In this section, we evaluate the runtime of GFMV. The same model and constraints that were presented in the previous sections are used in the analysis. However, the model is not large enough to determine how the runtime scales with the size of the model. Consequently, during our analysis, we gradually increased the size by adding more instance-level elements to the model. We refer to every object and their elements (Fig. 8) as a fragment of the model. Table 2 shows the number of transitions, states representing model elements, and states representing relations. The total number of states in the model is the sum of the previous two. The number of fragments starts at 1 (the original model) and increases gradually with increments of 10 up to 100. An additional measurement was taken at 200 fragments to demonstrate that the tendency of the runtime is not linear with the size of the model. It should be noted that the number of fragments were chosen deliberately high, to simulate models that are large enough to yield representative results.

Table 2 The number of transitions, model elements and relational states for fragments ranging from 1 to 200
Fig. 9
figure 9

The runtime of the verification process with regard to the number of fragments in the model

The measurements were taken using an Intel i7-7700HQ @ 2.80GHz processor. Figure 9 describes the results. At fragments 1, 10 and 20, the verification finished instantly.
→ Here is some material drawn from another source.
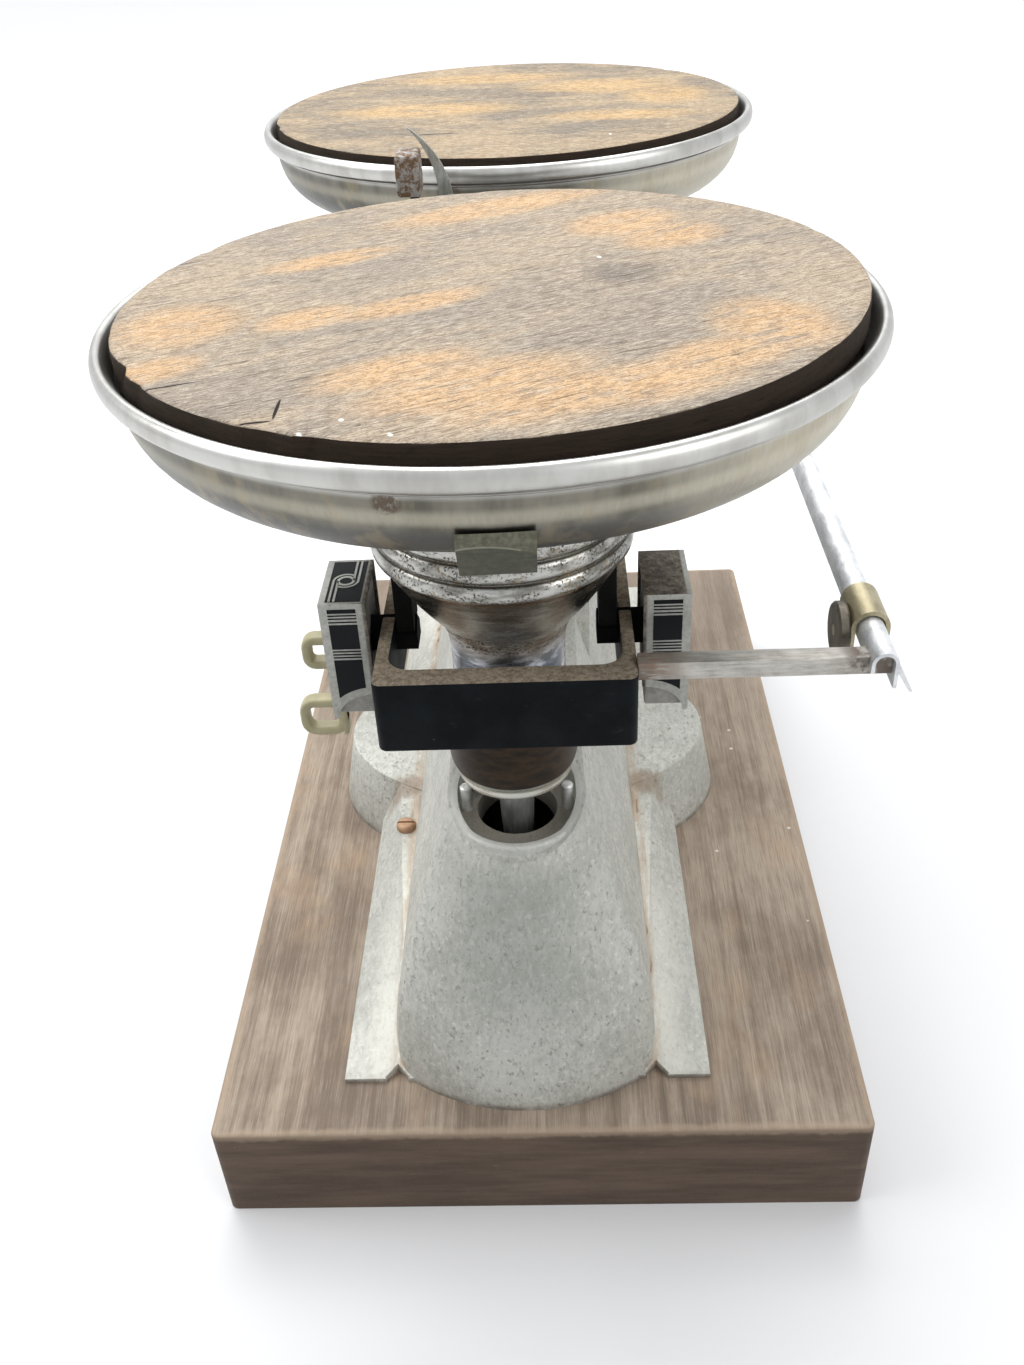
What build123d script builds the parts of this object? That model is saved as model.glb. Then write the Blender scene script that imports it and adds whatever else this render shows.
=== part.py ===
from build123d import *
import math
import os

# Trip balance with two round pans, screwed to a wooden board. Millimetres.
# X runs across the balance, Y along the beam, Z up. The origin lies on the
# board's underside, below the middle of the beam.

# Board
board_width = 170.0
board_length = 280.0
board_thickness = 32.3
board_shift = 3.3
board_edge = 1.2

# Beam and its three knife lines, which lie in one level plane
pan_reach = 91.5
knife_rise = 126.1
tilt_limit = 4.0
beam_half_width = 28.3
beam_overhang = 27.8
beam_depth = 17.7
beam_wall = 3.0
beam_end_wall = 6.0
beam_corner = 2.0
beam_inner_corner = 5.0
beam_top_drop = 0.4
hump_rise = 11.4
hump_half_length = 9.0
hump_foot = 20.0

# Knife edges
main_knife_half = 3.5
main_knife_taper = 5.0
main_knife_depth = 8.0
end_knife_half = 3.5
end_knife_depth = 7.4
end_knife_inner = 20.4
end_knife_outer = 38.0
bearing_gap = 0.1
notch_angle = 55.0

# Casting
body_half_width = 33.5
body_waist_rise = 27.7
body_waist_half_width = 31.8
waist_bulge = 13.0
body_shoulder_rise = 52.7
body_shoulder_half_width = 23.5
shoulder_bulge = 14.0
ridge_drop = 46.9
ridge_half_width = 16.5
ridge_bulge = 14.5
ridge_edge = 4.0
nose_overhang = 41.9
waist_nose_overhang = 35.0
shoulder_nose_overhang = 24.5
ridge_nose_overhang = 11.0
nose_bulge = 12.2
nose_corner = 7.0
nose_slope = 0.45
casting_wall = 4.5
cavity_slope_drop = 14.0
foot_notch_x = 34.3
foot_notch_y = 123.6
foot_notch_side = 4.6
drum_half_width = 62.5
drum_half_length = 42.0
drum_top_half_width = 58.0
drum_top_half_length = 39.0
drum_rise = 23.7
ledge_inner = 26.0
ledge_outer = 48.3
ledge_front = 124.0
ledge_apex = 96.0
ledge_apex_x = 34.0
ledge_apex_rise = 12.7
ledge_foot_thickness = 1.5
ledge_back = 28.0
ledge_back_outer = 47.0
ledge_back_outer_rise = 7.7
ledge_back_top_x = 39.6
ledge_crown = 0.01

# Well round each pan's stem, and the stop pins standing in it
well_radius = 15.0
well_rim_drop = 1.3
well_rim_radius = 16.3
well_chamfer = 2.0
well_lip_radius = 16.7
well_lip_rise = 1.2
well_lip_height = 4.0
well_lip_edge = 1.1
stem_hole_radius = 10.2
stop_pin_radius = 1.5
stop_pin_x = 12.8
stop_pin_height = 7.4
stop_pin_chamfer = 0.4
stop_clearance = 0.2

# Main bearing bracket on the ridge
bracket_foot_thickness = 5.0
pad_border = 1.0
pad_depth = 22.0
bracket_half_length = 13.0
bracket_top_half_length = 8.0
upright_inner = 15.0
upright_thickness = 6.0
main_bearing_depth = 8.4
main_bearing_half_length = 7.0
main_bearing_side = 0.5
main_notch_depth = 3.0
bracket_screw_head = 3.4
bracket_screw_head_height = 2.4
bracket_screw_shank = 1.8
bracket_screw_length = 11.0
bracket_screw_x = 8.0
screw_head_round = 1.2

# Index post and block, and the pointer
index_x = -23.0
index_width = 6.0
index_length = 10.0
index_height = 10.0
index_edge = 0.6
index_top_rise = 79.6
index_post_thickness = 2.0
index_post_width = 5.0
index_post_depth = 47.0
index_post_start = 13.0
pointer_root_half = 2.2
pointer_thickness = 1.0
pointer_neck_x = -13.9
pointer_neck_rise = 67.3
pointer_neck_half = 1.9
pointer_bend_x = -16.2
pointer_bend_rise = 77.6
pointer_tip_x = -22.7
pointer_tip_rise = 85.3
clamp_width = 8.0
clamp_length = 7.0
clamp_height = 4.0

# Covers over the outer ends of the pans' knife edges
cover_gap = 2.1
cover_width = 10.4
cover_length = 19.5
cover_height = 30.8
cover_above_knife = 8.9
cover_wall = 1.2
cover_arch_height = 6.5
cover_core_gap = 0.6

# Cream clip on the near left cover
clip_thickness = 1.5
clip_depth = 4.0
clip_behind = 3.5
clip_loop_band = 2.2
clip_loop_round = 0.45
clip_upper_rise = -12.9
clip_upper_height = 9.0
clip_upper_reach = 9.2
clip_lower_rise = -31.9
clip_lower_height = 11.0
clip_lower_reach = 12.2

# Scale rail and its bars
bar_side = 4.4
bar_inset = 6.3
bar_above_knife = 0.6
rail_x = 79.7
rail_radius = 2.9
rail_thickness = 0.8
rail_skirt = 6.0
rail_inner_skirt = 2.0
rail_overrun = 1.8
rail_crown = 2.0
rail_lip_reach = 3.6
rail_lip_length = 6.0

# Poise
poise_parking = 16.4
poise_length = 12.5
poise_gap = 0.35
poise_wall = 1.0
poise_skirt = 6.0
poise_weight_radius = 6.5
poise_weight_width = 2.6
poise_weight_drop = 3.4
poise_weight_ahead = -1.2
poise_weight_edge = 0.5
poise_rivet_radius = 1.3

# Pan support: turned column, stem, bearings and three-armed spider
foot_drop = 44.9
foot_radius = 14.2
foot_rim = 2.6
bulge_radius = 15.8
bulge_drop = 38.4
neck_radius = 13.1
neck_drop = 8.4
flare_radius = 17.7
flare_rise = 3.6
head_radius = 27.9
head_rise = 18.9
head_height = 15.7
bead_bulge = 1.0
bead_height = 3.9
bead_pitch = 4.55
stem_top_radius = 4.7
stem_radius = 3.9
stem_taper_length = 22.0
stem_collar = 3.0
stem_spigot_radius = 3.0
stem_spigot_length = 14.0
pan_bearing_width = 4.0
pan_bearing_half_length = 4.5
pan_bearing_side = 0.4
pan_bearing_leg = 2.0
spider_hub_radius = 18.0
spider_thickness = 2.0
spider_width = 12.7
spider_seat_radius = 54.0
spider_screw_radius = 5.0
spider_screw_height = 3.0
spider_screw_shank = 2.5
spider_screw_slot = 1.0
tab_foot_radius = 65.0
tab_radius = 72.3
tab_rise = 9.3
tab_crown = 2.1
tab_depth = 3.0
near_arm_turn = 2.0
far_arm_turn = 24.0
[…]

From 30 to 100, the runtime rises from 0.9 up to 11.3 s, in an approximately linear tendency. At 200 fragments, verification finished in 57.1 s. This is significantly more than the difference between 1 and 100 fragments. The reason for this is that the runtime of model checking CTL formulae increases exponentially with the size of the model. However, we believe 100–200 fragments already yield a large enough model that practical industrial applications would rarely surpass. Thus, for practical applications, the analysis shows that GFMV finishes verification in reasonable time to be feasible in practice.
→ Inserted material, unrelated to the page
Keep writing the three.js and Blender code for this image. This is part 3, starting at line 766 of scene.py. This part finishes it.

It should be noted that creating the JRM was done fully manually. This means that the elements of the JRM were created explicitly from code, and not mapped from an actual class diagram. For this reason, the presented results do not contain the transformation time. As mentioned before, the transformation would include traversing the source model and mapping every element to model elements and relations in the JRM. Since creating the elements is negligible in terms of performance, the complexity of this process corresponds to the complexity of traversal, which is proportional to the size of the source model. Fortunately, efficient algorithms exist for traversing and processing models. Thus, we believe the complexity of the transformation will also be scalable in practice. Naturally, in the future, more experiments will be necessary to confirm this.

Conclusions

In this paper, we have presented the General Formal Model-Verifier, GFMV, that is an approach for formally verifying static constraints on models. A formal Kripke Structure is created that captures the static aspects of the original software model. The constraints to be verified are formalized using CTL and a model checker tool, NuSMV is used to verify whether the formalized CTL expressions hold on the formal model. The approach was evaluated on a real-world example UML class diagram. The model was mapped to a formal JRM, then the given OCL constraints were formalized using CTL. The runtime of the verification process was evaluated by artificially increasing the size of the example model gradually.

The main strength of GFMV lies in its formal aspect. Since a widespread model checker tool (NuSMV) is used, the verification of models is fully automatic, and formal proof is given that the model satisfies the constraints. It is guaranteed to find any violations of the formalized constraints. If no violations are found, the constraint is guaranteed to hold. The approach is general and independent of the modeling language of the source model. While this is somewhat true for OCL and its variants as well, defining a mapping between the source model and the JRM is easier and takes less effort than implementing an OCL interpreter for the given modeling language. A consequence of the generality is that the approach becomes independent of the concrete model checker behind it. It currently uses NuSMV, but could easily be extended to use a different model checker or support multiple options.

The main weakness of the approach is the expressive power of CTL. Severely complex constraints may be too difficult to express, and even if they can be expressed, it is undeniably more difficult to do so than in OCL. On the other hand, defining a context for constraints to be evaluated on is more flexible in GFMV. Multiple contexts can be defined in an arbitrary logical formula, even on objects. The second weakness is that GFMV focuses only on verifying static constraints, it does not support many other features that OCL does. Moreover, defining CTL expressions requires proficiency in formal verification methods. Naturally, this cannot be expected of the model designer. For this reason, in the future, we plan to create a Domain Specific Language (DSL) [26] to hide the complexity of writing CTL expressions from the model designer. Finally, NuSMV and other model checker tools typically detect violations of constraints in such a way that a single counter-example is generated that highlights a sequence of states on which a constraint does not hold. The reason for this is that in general, infinitely many violations may occur and exploring them all is neither possible, nor expedient. Consequently, to find all violations, running a model checker only once is not sufficient.

This weakness is vital, thus, it must be alleviated in the future. The most straight-forward solution is to modify the implementation of NuSMV in such a way that execution should not terminate with a single counter-example, but every state that violates a constraint should be collected. However, not every model checker is open-source, thus, this option is not suitable in general. The solution that could be explored is to apply counter-example guided abstraction refinement (CEGAR) [27] over the CTL constraints. By gradually filtering counter-examples that have already been found, eventually all violations can be found. Handling potential loops in the state-space is crucial, otherwise it would not be guaranteed that the abstraction refinement would ever terminate.

Developing a language over CTL is also of high priority. A syntax similar to OCL is what we strive to create, hiding the complexity of defining CTL formulae from the designer. Moreover, defining the transformations between the source models and the JRM must also be possible in a declarative, semi-automatic way.

Algorithmic performance optimizations will also be explored. Defining declarative transformations on Kripke Structures, similar to model-to-model transformations, can also help increase the expressive power of GFMV. By temporarily transforming parts of a model, constraints that are difficult to express through CTL may become easier to define.

A more thorough evaluation would also be beneficial. Although the results presented in this paper are representative and show the applicability of the approach in practice, more complex examples should also be taken into consideration. Performance evaluations should also be done iteratively, as the future work presented here may influence the algorithmic complexity of the approach.